Tornado Cash and the Attack on Crypto Privacy

On August 8th, the U.S. Department of the Treasury’s Office of Foreign Assets Control (OFAC) sanctioned virtual currency mixer Tornado Cash. 

They claimed it had been used to launder more than $7 billion worth of virtual currency since 2019.

Tornado Cash and the Attack on Crypto Privacy.
It appears that much of the scrutiny came from actions carried out by the Lazarus Group – a hacking organization sponsored by the North Korean government that had been sanctioned by the U.S. for years.
Tornado Cash is one of the best-known mixing protocols on the Ethereum blockchain. In the simplest terms, a mixing protocol obfuscates transaction history by anonymizing transactions and removing all traces of where funds came from.
This privacy tool was extremely popular in the DeFi space and used widely. Sadly, it was also utilized by nefarious actors to launder the proceeds from cybercrimes. 
After OFAC sanctioned Tornado Cash, its website was taken down almost immediately. Github, the popular hosting service for software development, removed all code related to Tornado Cash as well.
Circle, the peer-to-peer payments company that issues the popular stablecoin USDC, blacklisted all USDC in affected wallets. 

And a number of centralized and decentralized applications began restricting access to wallets that had interacted with the Tornado Cash smart contract.
In an even more shocking twist, someone began a “dusting” attack on known ETH addresses. They did this by withdrawing .1 ETH from Tornado Cash and sending it to celebrities with public wallet addresses. 

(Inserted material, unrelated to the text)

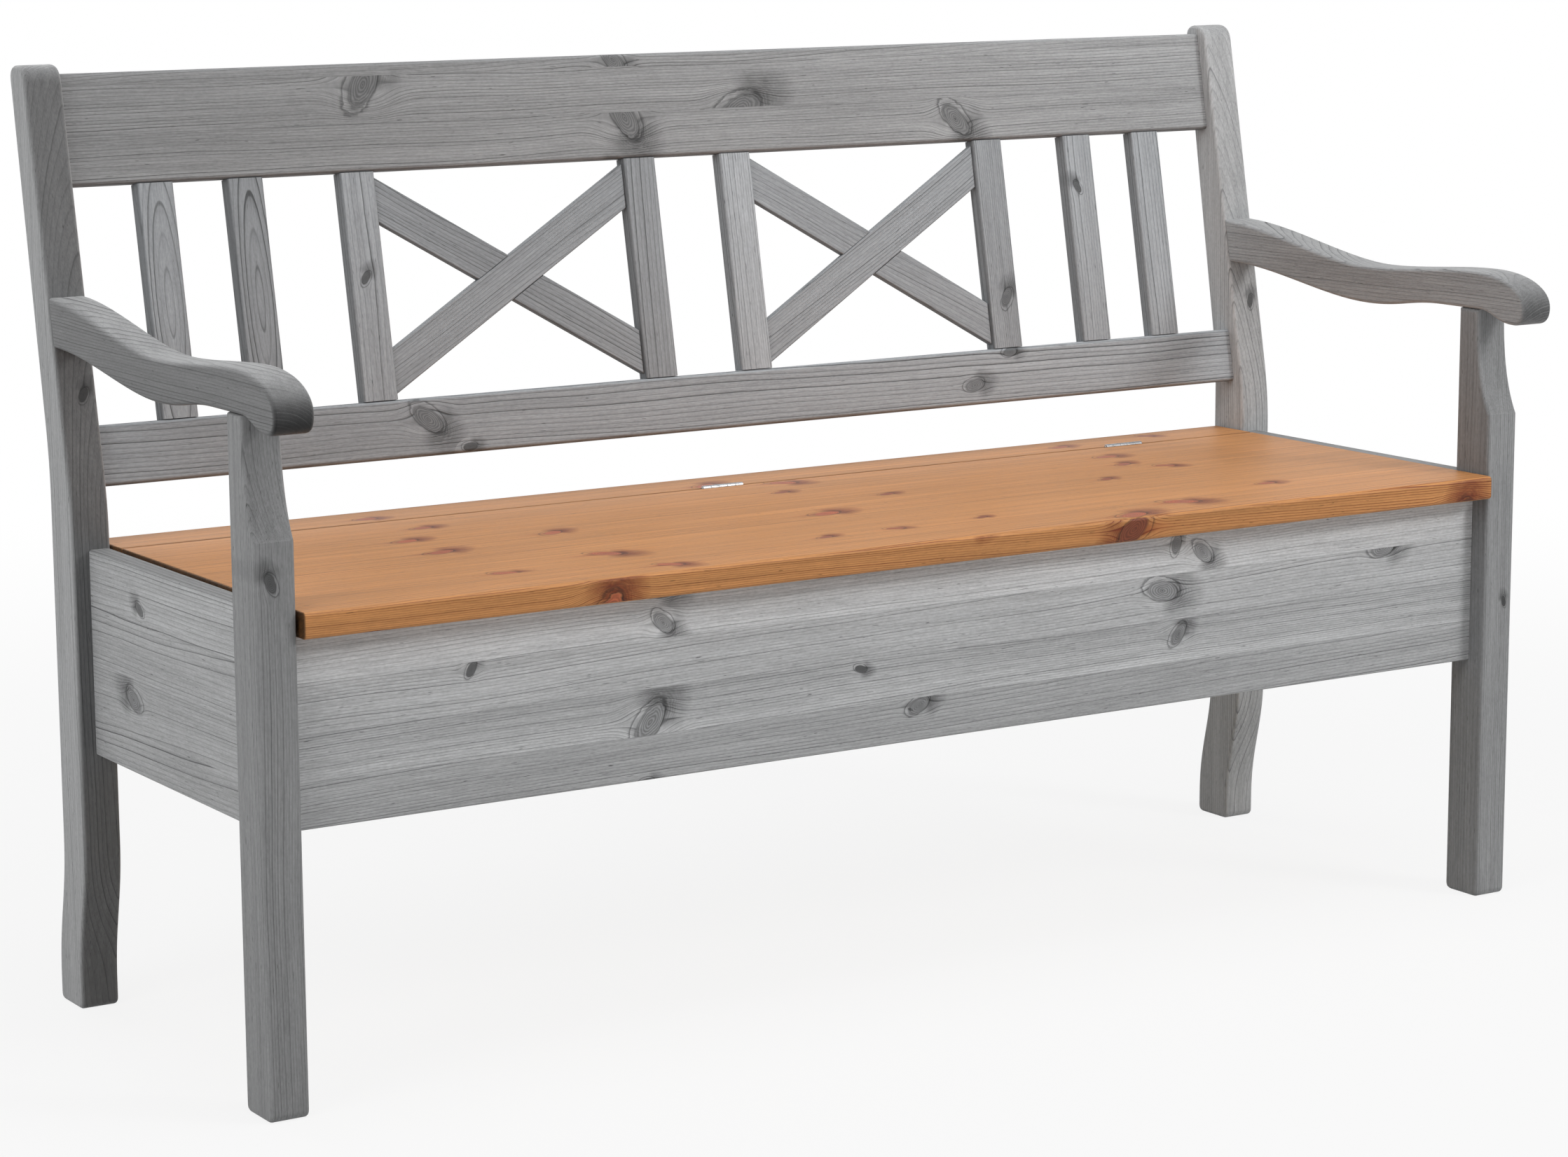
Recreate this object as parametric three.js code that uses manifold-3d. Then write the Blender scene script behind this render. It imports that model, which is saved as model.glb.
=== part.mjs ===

This effectively meant that everyone holding these addresses were potentially guilty of sanctions violations.
These people included Brian Armstrong, CEO of Coinbase, Jimmy Fallon, Shaquille O’Neal, Logan Paul, Dave Chappelle, and famous DJ Steve Aoki among others. 
Amidst all this turmoil, the Dutch police arrested Tornado Cash developer Alexey Pertsev two days after the sanctions were imposed. We still don’t know what the charges are against him. And I certainly hope they are more substantial than writing a little bit of software code.
This is essentially the first time the government has tried to sanction a piece of open-source code – which is what Tornado Cash is. And it raises serious concerns regarding the First Amendment. 
In 1996, Bernstein v. United States legally established code as speech. And as such, it should be protected by the First Amendment.
We are therefore in dangerous territory when it comes to sanctioning crypto protocols. And there’s a good possibility that someone will challenge this in court.
Of course, the argument can be made that OFAC is fully justified in cracking down on Tornado Cash. It has been at the center of a number of illegitimate and illegal transactions. And many question what legitimate uses the protocol has.
Privacy is a human right. Transactions on the blockchain are public and transparent. And there are many legitimate reasons that people have for protecting their identities. This is especially true in authoritarian countries or regions that are experiencing military conflict.
The sanctioning of Tornado Cash appears to be a ham-fisted approach by U.S. regulators to clamp down on illegal activity. In doing so, they risk doing permanent damage to the role of privacy in decentralized finance. 

Hopefully a broader and more sophisticated approach can be taken to combat illegal activity in the crypto space in the future.